• Requirements:
Restate word for word the lines of the data below, from the first through the one that has "the back wall".

· · · · · · ·

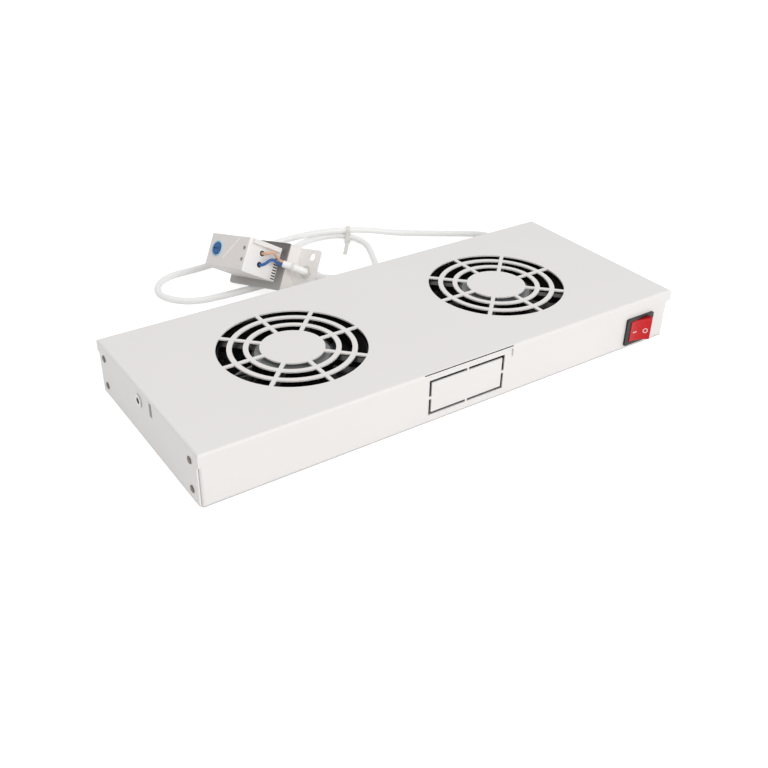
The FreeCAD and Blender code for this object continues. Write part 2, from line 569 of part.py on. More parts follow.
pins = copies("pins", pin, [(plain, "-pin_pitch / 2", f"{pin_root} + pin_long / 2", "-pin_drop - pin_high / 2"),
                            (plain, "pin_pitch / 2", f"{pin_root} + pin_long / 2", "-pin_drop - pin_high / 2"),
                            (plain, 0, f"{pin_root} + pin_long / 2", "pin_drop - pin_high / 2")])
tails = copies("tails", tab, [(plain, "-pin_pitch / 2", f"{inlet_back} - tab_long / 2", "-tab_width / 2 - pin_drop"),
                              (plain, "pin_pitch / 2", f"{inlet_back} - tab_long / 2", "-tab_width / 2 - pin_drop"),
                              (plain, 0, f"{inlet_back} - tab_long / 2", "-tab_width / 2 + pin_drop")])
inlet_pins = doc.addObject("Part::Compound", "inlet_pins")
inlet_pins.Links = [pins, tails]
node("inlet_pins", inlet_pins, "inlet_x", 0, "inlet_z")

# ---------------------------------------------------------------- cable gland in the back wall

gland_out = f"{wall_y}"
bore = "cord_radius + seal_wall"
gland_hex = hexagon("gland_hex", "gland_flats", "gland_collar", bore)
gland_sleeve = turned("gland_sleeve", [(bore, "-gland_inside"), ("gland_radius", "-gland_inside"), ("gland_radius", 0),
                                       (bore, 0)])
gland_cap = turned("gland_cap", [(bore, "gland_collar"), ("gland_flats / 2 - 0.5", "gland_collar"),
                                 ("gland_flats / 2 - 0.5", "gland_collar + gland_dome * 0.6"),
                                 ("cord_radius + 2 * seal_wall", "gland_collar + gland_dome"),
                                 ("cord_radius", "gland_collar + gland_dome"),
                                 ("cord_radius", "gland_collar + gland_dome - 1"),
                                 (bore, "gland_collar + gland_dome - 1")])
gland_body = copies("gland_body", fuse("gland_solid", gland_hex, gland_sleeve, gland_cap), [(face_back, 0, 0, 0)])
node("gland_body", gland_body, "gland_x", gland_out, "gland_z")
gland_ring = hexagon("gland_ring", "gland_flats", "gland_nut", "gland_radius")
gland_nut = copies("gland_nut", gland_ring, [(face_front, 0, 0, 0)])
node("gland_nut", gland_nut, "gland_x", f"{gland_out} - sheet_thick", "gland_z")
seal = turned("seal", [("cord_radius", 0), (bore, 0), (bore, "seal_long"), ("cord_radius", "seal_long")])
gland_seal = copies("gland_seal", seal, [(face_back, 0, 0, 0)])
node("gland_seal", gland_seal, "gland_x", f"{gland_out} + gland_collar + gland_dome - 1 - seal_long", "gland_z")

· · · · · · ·

• Expected output:
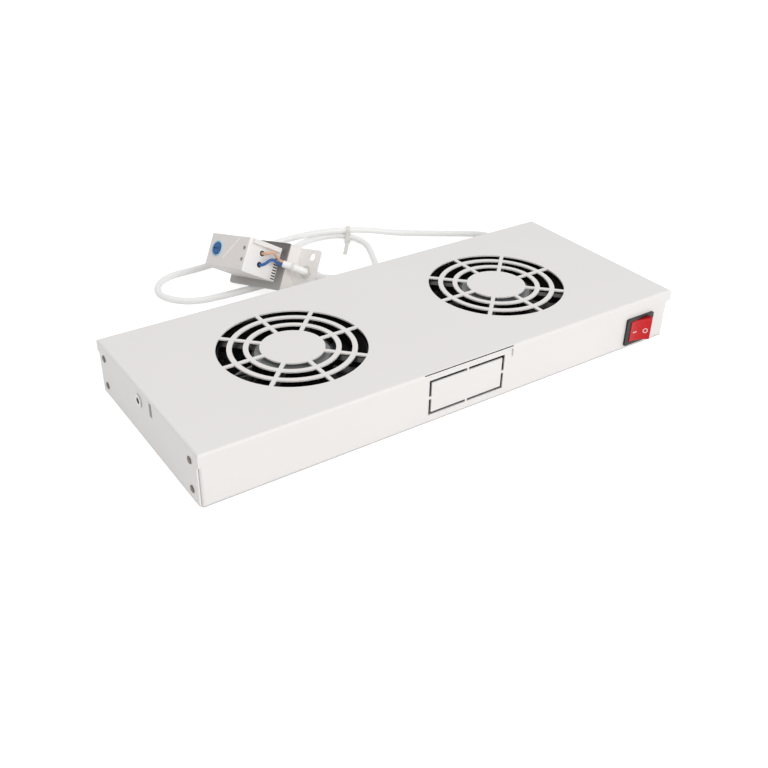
The FreeCAD and Blender code for this object continues. Write part 2, from line 569 of part.py on. More parts follow.
pins = copies("pins", pin, [(plain, "-pin_pitch / 2", f"{pin_root} + pin_long / 2", "-pin_drop - pin_high / 2"),
                            (plain, "pin_pitch / 2", f"{pin_root} + pin_long / 2", "-pin_drop - pin_high / 2"),
                            (plain, 0, f"{pin_root} + pin_long / 2", "pin_drop - pin_high / 2")])
tails = copies("tails", tab, [(plain, "-pin_pitch / 2", f"{inlet_back} - tab_long / 2", "-tab_width / 2 - pin_drop"),
                              (plain, "pin_pitch / 2", f"{inlet_back} - tab_long / 2", "-tab_width / 2 - pin_drop"),
                              (plain, 0, f"{inlet_back} - tab_long / 2", "-tab_width / 2 + pin_drop")])
inlet_pins = doc.addObject("Part::Compound", "inlet_pins")
inlet_pins.Links = [pins, tails]
node("inlet_pins", inlet_pins, "inlet_x", 0, "inlet_z")

# ---------------------------------------------------------------- cable gland in the back wall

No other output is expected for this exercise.